> **Exercise task**
Using the records that appear below, write out exactly the lines from the one with "Write the OpenSCAD" through the one with "the wheel end.", keeping both end lines.

> **Records supplied**
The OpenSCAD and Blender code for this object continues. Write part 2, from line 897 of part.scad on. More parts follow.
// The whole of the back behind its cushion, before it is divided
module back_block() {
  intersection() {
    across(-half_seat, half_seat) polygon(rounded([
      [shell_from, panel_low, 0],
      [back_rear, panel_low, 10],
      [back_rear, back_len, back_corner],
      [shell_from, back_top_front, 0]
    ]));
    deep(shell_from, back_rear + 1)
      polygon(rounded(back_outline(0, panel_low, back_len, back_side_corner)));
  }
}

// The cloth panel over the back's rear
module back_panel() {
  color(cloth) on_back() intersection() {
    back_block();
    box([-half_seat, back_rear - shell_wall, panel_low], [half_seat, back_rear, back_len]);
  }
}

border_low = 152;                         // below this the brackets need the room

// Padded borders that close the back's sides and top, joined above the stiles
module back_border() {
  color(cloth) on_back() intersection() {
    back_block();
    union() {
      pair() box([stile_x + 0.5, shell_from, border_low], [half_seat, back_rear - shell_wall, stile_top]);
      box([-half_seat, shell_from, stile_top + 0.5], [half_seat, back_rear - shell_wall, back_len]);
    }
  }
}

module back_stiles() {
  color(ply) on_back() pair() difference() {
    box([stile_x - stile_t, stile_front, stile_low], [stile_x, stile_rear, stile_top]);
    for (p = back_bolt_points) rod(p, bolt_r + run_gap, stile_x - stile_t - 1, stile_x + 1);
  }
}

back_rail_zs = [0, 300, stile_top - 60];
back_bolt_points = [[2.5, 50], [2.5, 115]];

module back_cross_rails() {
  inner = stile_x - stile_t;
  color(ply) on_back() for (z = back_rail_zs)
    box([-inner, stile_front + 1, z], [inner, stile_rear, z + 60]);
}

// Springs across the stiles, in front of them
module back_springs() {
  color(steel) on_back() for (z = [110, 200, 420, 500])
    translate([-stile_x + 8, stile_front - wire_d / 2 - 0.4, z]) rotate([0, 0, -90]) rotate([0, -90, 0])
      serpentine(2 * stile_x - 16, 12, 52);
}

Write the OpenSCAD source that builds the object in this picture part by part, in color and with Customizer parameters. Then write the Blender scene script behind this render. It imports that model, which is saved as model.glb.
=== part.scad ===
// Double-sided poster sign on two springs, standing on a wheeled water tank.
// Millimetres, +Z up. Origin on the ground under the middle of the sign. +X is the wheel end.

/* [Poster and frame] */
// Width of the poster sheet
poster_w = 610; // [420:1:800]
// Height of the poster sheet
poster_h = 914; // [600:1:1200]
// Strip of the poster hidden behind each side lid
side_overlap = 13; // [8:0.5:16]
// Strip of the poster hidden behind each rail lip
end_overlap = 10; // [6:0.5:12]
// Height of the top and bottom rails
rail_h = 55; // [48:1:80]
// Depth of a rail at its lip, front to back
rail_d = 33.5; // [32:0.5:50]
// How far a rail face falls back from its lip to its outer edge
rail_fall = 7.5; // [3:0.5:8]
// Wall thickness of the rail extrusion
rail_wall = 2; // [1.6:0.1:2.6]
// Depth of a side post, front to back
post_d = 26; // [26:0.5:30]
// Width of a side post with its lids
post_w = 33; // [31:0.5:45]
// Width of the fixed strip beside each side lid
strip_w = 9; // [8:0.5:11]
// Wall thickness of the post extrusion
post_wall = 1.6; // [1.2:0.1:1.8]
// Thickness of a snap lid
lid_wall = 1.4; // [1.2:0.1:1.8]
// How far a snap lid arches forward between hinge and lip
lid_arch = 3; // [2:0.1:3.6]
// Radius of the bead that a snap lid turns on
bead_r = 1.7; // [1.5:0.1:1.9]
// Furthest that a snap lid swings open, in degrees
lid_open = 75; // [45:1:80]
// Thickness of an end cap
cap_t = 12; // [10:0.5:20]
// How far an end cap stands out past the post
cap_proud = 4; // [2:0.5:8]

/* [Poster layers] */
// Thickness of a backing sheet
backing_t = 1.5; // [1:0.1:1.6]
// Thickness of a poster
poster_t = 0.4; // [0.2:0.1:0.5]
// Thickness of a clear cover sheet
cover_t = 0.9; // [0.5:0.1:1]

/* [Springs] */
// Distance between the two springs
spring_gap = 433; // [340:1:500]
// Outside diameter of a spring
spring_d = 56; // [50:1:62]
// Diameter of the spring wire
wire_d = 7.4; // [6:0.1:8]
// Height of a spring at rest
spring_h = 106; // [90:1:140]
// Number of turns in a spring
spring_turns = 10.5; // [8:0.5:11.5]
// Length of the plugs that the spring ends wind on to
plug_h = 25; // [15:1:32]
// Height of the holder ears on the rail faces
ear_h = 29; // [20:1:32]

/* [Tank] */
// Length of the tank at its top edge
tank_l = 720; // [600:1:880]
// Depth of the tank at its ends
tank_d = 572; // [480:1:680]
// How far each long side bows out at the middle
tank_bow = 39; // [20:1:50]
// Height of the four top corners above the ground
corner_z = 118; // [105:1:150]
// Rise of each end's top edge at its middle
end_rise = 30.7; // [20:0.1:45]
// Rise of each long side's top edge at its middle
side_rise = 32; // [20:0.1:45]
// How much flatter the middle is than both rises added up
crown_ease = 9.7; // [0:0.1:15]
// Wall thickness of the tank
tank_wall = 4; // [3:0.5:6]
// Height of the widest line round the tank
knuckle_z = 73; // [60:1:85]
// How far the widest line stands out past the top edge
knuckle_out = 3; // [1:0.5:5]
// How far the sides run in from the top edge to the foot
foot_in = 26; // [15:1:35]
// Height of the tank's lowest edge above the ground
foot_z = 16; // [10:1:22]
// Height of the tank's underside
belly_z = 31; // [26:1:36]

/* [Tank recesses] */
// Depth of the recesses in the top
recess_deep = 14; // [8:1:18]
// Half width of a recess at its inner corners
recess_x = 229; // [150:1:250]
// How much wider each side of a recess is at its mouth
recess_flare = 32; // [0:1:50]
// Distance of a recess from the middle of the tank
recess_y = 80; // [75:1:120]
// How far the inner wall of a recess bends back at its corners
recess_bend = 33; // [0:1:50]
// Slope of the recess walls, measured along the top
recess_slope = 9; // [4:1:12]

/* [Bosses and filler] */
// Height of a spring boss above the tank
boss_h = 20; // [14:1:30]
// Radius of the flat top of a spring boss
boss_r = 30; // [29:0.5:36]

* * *

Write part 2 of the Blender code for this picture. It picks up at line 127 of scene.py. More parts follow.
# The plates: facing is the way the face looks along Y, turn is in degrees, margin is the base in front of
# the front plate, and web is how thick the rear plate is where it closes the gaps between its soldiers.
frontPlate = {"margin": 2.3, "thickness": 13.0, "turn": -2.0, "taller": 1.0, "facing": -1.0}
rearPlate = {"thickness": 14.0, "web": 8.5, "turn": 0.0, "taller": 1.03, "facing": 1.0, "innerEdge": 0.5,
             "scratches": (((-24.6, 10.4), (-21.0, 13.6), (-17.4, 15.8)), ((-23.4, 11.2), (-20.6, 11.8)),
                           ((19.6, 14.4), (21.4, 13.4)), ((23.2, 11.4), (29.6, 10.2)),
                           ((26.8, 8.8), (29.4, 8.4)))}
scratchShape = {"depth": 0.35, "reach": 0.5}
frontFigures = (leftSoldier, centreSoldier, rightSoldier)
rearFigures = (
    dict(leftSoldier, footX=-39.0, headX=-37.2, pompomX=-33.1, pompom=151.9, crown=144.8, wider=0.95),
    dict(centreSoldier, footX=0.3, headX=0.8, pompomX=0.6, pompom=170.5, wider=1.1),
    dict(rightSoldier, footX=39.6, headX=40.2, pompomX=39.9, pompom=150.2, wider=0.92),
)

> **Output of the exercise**
Write the OpenSCAD source that builds the object in this picture part by part, in color and with Customizer parameters. Then write the Blender scene script behind this render. It imports that model, which is saved as model.glb.
=== part.scad ===
// Double-sided poster sign on two springs, standing on a wheeled water tank.
// Millimetres, +Z up. Origin on the ground under the middle of the sign. +X is the wheel end.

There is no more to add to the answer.